How to add/delete orders to/from a Cluster dataset

Command line for adding orders

Suppose you have already run clustering with a maximum order of 3 (-k 3):

seismic cluster -k 3 {out}/{sample}/mask/{ref}/{sect}

If this dataset stopped at order 1 or 2 (because the BIC failed to decrease), then you cannot add any higher orders. If this dataset stopped at order 3 (because that was the limit), then you can add higher orders using seismic +addclust, specifying a new maximum order (e.g. 5) and the Cluster report(s) as input file(s):

seismic +addclust -k 5 {out}/{sample}/cluster/{ref}/{sect}

This command will start clustering with one more than the previous maximum order (in this case, the previous maximum was 3, so +addclust will begin at 4). The rules for stopping based on the BIC are the same as in seismic cluster (see Cluster setting: Maximum order (number of clusters) for more information). You do not need to specify any other settings for clustering, such as the number of runs or the threshold for convergence: +addclust automatically uses the same settings that you used originally in cluster.

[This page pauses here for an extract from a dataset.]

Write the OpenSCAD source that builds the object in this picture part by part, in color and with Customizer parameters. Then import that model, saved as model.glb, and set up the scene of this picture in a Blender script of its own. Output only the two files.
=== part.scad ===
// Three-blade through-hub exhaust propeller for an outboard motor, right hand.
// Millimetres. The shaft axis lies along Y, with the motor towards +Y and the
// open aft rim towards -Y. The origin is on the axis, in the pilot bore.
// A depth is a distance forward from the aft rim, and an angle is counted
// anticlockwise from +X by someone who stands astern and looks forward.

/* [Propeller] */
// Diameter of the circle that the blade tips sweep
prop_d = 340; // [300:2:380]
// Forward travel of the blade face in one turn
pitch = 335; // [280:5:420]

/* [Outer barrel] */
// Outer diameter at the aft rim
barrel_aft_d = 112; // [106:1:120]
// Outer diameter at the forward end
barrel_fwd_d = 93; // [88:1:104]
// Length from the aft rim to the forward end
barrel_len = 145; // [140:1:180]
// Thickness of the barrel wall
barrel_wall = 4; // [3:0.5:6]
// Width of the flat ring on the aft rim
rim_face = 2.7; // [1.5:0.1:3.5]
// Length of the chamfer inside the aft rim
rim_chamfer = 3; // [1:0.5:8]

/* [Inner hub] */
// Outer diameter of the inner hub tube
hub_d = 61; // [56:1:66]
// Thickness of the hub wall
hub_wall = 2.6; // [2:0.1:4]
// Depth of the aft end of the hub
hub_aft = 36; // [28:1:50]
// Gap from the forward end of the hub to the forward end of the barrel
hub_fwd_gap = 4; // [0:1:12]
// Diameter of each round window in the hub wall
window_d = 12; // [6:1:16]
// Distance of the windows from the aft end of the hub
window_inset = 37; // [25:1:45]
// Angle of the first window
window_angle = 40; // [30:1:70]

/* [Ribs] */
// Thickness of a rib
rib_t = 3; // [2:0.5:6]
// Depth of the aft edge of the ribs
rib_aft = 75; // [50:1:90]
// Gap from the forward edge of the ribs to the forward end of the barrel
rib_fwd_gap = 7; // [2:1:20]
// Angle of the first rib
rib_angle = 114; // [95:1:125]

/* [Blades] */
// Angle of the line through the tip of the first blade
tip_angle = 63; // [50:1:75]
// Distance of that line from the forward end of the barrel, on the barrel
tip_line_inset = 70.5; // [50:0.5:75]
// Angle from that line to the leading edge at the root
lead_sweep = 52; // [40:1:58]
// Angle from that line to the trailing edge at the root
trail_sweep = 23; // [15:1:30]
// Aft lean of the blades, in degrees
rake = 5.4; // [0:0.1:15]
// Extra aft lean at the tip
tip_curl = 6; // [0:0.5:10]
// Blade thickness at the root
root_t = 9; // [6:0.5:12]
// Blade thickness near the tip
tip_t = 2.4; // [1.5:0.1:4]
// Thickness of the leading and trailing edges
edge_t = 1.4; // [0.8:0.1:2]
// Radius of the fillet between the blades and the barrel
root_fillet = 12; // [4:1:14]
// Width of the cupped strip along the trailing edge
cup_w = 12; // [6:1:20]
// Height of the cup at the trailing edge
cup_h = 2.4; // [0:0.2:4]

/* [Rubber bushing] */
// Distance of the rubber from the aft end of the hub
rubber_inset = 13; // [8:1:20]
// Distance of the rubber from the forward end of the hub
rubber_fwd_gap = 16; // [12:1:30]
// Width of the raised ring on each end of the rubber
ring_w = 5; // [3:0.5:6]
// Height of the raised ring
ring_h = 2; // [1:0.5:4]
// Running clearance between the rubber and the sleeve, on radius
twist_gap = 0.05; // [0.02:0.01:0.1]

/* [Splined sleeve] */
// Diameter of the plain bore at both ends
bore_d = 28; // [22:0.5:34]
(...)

You can give any number of Cluster report files as inputs for +addclust. See List Input Files for ways to list multiple files.

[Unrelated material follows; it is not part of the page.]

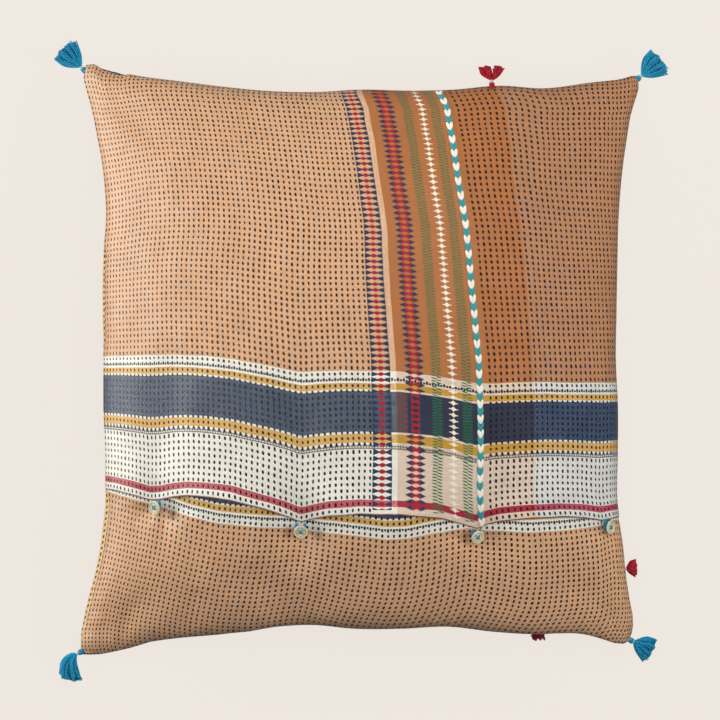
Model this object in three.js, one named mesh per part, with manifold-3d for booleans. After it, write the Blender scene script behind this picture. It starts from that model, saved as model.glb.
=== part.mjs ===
// A square throw pillow lying on its front, with its buttoned back facing up.
// Millimetres, +Z up. The origin is the middle of the flat patch that the pillow rests on.
// X runs across the pillow and Y runs from the buttoned opening up to the far seam.

import * as THREE from 'three';
import { mergeVertices } from 'three/addons/utils/BufferGeometryUtils.js';
import Module from 'manifold-3d';

const wasm = await Module();
wasm.setup();

// Outline: the four corner points, and how far each side is drawn in between them.
// Left and right are read from the lower corner up, top and bottom from the left corner across.
const CORNERS = {
  lowerLeft: new THREE.Vector2(-244.6, -257.8),
  lowerRight: new THREE.Vector2(239.4, -247.3),
  upperLeft: new THREE.Vector2(-239.4, 257.0),
  upperRight: new THREE.Vector2(243.8, 248.2),
};
const DRAWN_IN = [
  { left: 0.0, right: 0.0, top: 0.0, bottom: 0.0 },
  { left: 3.8, right: 4.4, top: 6.1, bottom: 3.9 },
  { left: 13.0, right: 8.3, top: 10.8, bottom: 10.7 },
  { left: 18.2, right: 14.6, top: 15.1, bottom: 14.0 },
  { left: 18.5, right: 14.7, top: 18.2, bottom: 18.5 },
  { left: 16.5, right: 15.0, top: 18.2, bottom: 20.2 },
  { left: 15.9, right: 17.2, top: 15.4, bottom: 15.8 },
  { left: 14.2, right: 17.0, top: 15.6, bottom: 15.0 },
  { left: 14.1, right: 16.6, top: 13.9, bottom: 15.8 },
  { left: 16.9, right: 15.9, top: 9.7, bottom: 10.3 },
  { left: 13.3, right: 12.9, top: 11.1, bottom: 7.1 },
  { left: 5.2, right: 7.2, top: 5.2, bottom: 8.8 },
  { left: 0.0, right: 0.0, top: 0.0, bottom: 0.0 },
];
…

The only new files produced are mus and props files for each additional clustering run. The Cluster report file, the batch files, and the counts file are all updated in-place, as if you had run cluster the first time with the new -k.

Command line for deleting orders

Suppose you have already run clustering with a maximum order of 3 (-k 3):

seismic cluster -k 3 {out}/{sample}/mask/{ref}/{sect}

You can delete orders above a limit using seismic +delclust, specifying a new maximum order (e.g. 2) and the Cluster report(s) as input file(s):

seismic +delclust -k 2 {out}/{sample}/cluster/{ref}/{sect}

This command will simply delete the results for higher orders (in this case, 3) from the Cluster report file, the batch files, and the counts file. It does not delete the mus and props files, since these files are small, not used by any subsequent step, and not constrained by the maximum order.

You can give any number of Cluster report files as inputs for +addclust. See List Input Files for ways to list multiple files.

The Cluster report file, the batch files, and the counts file are all updated in-place, as if you had run cluster the first time with the new -k.

Note

Be careful with +delclust because it will delete all orders greater than max-clusters (-k). Deleted orders cannot be restored directly; to regenerate them, you would need to rerun clustering with +addclust.